How continuously active disinfection solutions improve disinfection in healthcare setting

Continuously active disinfection (CAD) takes traditional surface disinfection to the next level. Published evidence demonstrates the effectiveness of CAD in certain healthcare settings where its use can be extremely effective and efficient.

In a May Becker's Hospital Review webinar sponsored by PDI Healthcare, Marc-Oliver Wright, MT(ASCP), MS, CIC, FAPIC, clinical science liaison at PDI Healthcare, discussed the science behind CAD, reviewed evidence supporting its performance, identified healthcare settings for its use and suggested ways to avoid unintended consequences.

Four key insights were:

  1. Traditional surface disinfection is effective for only one moment in time, and insufficient evidence is available to support costly heavy-metal-based room disinfection technologies. According to Mr.
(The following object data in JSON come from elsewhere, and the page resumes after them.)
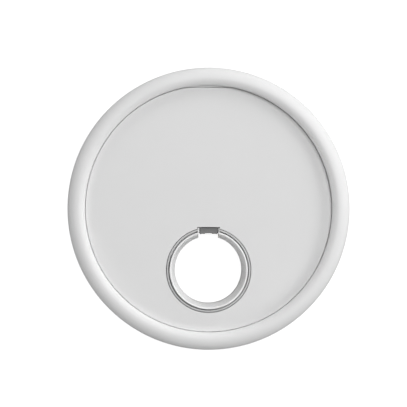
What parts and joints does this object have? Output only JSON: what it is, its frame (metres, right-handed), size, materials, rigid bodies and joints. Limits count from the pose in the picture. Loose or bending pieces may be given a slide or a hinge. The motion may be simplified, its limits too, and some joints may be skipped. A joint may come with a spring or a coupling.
{
  "type": "bluetooth tracker tag",
  "caption": "Round key-ring tracker tag with a soft raised rim, a keyed through hole lined by a sleeve with a recessed charge socket, and a front panel that clicks as a button.",
  "frame": {"origin": "middle of the disc on its flat rear face", "axes": "+Z out of the front panel, +Y from the key hole towards the index flat, +X to the right seen from the front"},
  "size_m": [0.04, 0.04, 0.0078],
  "materials": {
    "bumper_white": "satin",
    "panel_pale": "fine matte",
    "shell_white": "matte",
    "sleeve_white": "satin",
    "seal_grey": "matte",
    "gasket_clear": "matte",
    "block_grey": "matte",
    "contact_gold": "plated",
    "board_green": "solder mask",
    "screw_steel": "zinc plated",
    "dome_steel": "bright",
    "film_amber": "clear film",
    "cell_steel": "nickel plated",
    "grommet_black": "matte",
    "tab_nickel": "nickel",
    "foam_black": "open cell foam",
    "piezo_brass": "rolled",
    "ceramic_silvered": "silvered ceramic",
    "lead_insulation": "insulation",
    "chip_black": "moulded epoxy",
    "can_metal": "plated lid",
    "antenna_ceramic": "fired ceramic",
    "ferrite_grey": "ferrite",
    "capacitor_tan": "ceramic",
    "resistor_black": "glazed"
  },
  "bodies": {
    "case": {"rear_shell": "shell_white", "bumper_ring": "bumper_white", "panel_gasket": "gasket_clear", "eyelet_sleeve": "sleeve_white", "eyelet_seal": "seal_grey", "charge_contacts": "contact_gold", "contact_block": "block_grey", "main_board": "board_green", "board_screws": "screw_steel", "bluetooth_chip": "chip_black", "main_crystal": "can_metal", "clock_crystal": "can_metal", "chip_antenna": "antenna_ceramic", "charger_chip": "chip_black", "buzzer_driver": "chip_black", "boost_inductor": "ferrite_grey", "board_capacitors": "capacitor_tan", "board_resistors": "resistor_black", "switch_pads": "contact_gold", "switch_dome": "dome_steel", "dome_film": "film_amber", "battery_cell": "cell_steel", "battery_grommet": "grommet_black", "battery_cap": "cell_steel", "battery_tab_negative": "tab_nickel", "battery_tab_positive": "tab_nickel", "cell_insulator": "film_amber", "piezo_plate": "piezo_brass", "piezo_ceramic": "ceramic_silvered", "cell_foam": "foam_black", "piezo_leads": "lead_insulation"},
    "panel": {"front_panel": "panel_pale"}
  },
  "joints": [
    {"name": "panel_press", "type": "slide", "parent": "case", "child": "panel", "axis": [0, 0, -1], "range_m": [0, 0.00025], "stiffness_N_per_m": 6000, "deforming": ["panel_gasket", "switch_dome", "dome_film"]}
  ]
}
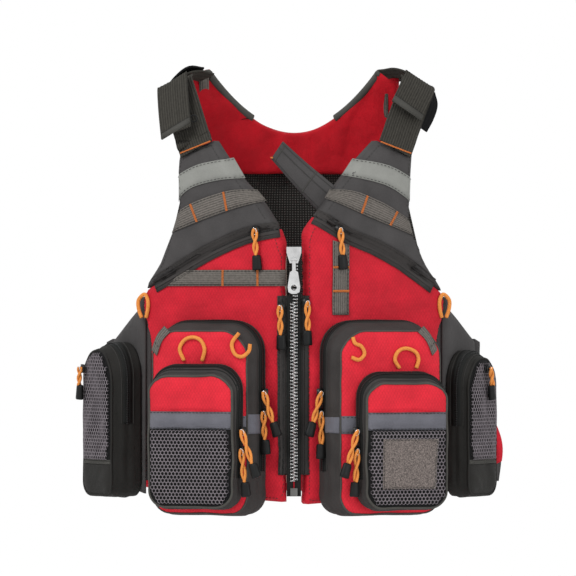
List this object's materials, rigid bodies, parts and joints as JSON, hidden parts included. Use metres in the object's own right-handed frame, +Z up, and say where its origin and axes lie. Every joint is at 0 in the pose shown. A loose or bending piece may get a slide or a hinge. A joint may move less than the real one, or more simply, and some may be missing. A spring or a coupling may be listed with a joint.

Wright, surfaces often transmit germs through contaminated hands. "The more contaminated the surface, the more likely it can serve as a direct or indirect source of transmission," he said. "Traditional surface disinfectants offering near germ-free results only do so at a single point in time." Copper- and silver-coated surfaces have been studied as solutions, but insufficient evidence is available to support the high cost of implementation. 
  2. CAD technologies have been proven effective in controlled lab settings. "Lab-based studies, both during and after product development, are carefully controlled evaluations," Mr. Wright said. "The EPA specifies the language that can or must be used on any manufactured product, specifically on its master label." While not all organisms were reduced equally 24 hours post application, CAD  provides 24 hour coverage on certain organisms, something traditional disinfectants cannot.  It is important to review the product’s master label to confirm the kill claims and contact times.
  3. CAD disinfectants reduce transmission in real-world efficacy studies. CAD was tested by disinfecting inpatient bedrails in the ICU of the Medical University of South Carolina. In this study, CAD-treated surfaces had significantly fewer organisms recovered at one hour, six hours and 24 hours post-application than routine healthcare disinfectants.  Non-dedicated patient care equipment such as vital signs carts, EKG machines and mobile computer stations were tested at the Cleveland VA Medical Center and an affiliated long-term care facility. 
  4. Facilities must over-communicate and enforce disinfection protocols to mitigate the unintended consequence of stretching the expected performance time of CAD disinfectants. "You can't just drop off a case of a continuously active disinfectant in a setting and expect the label to just explain it all," Mr. Wright said. "For the overworked front-line care provider, a solution that says it keeps killing organisms for 24 hours is, perhaps understandably, a license to cut corners." To mitigate these issues, it's critical to educate staff on what CAD means and what it doesn't, reinforce standards and policies, educate on what organisms are covered under the 24 hour claim and monitor and provide feedback.

CAD disinfectants have been proven effective. By incorporating CAD into disinfection protocols, hospitals and other healthcare facilities can reduce the spread of infection on high-touch surfaces and equipment, further protecting both staff and patients from dangerous infections.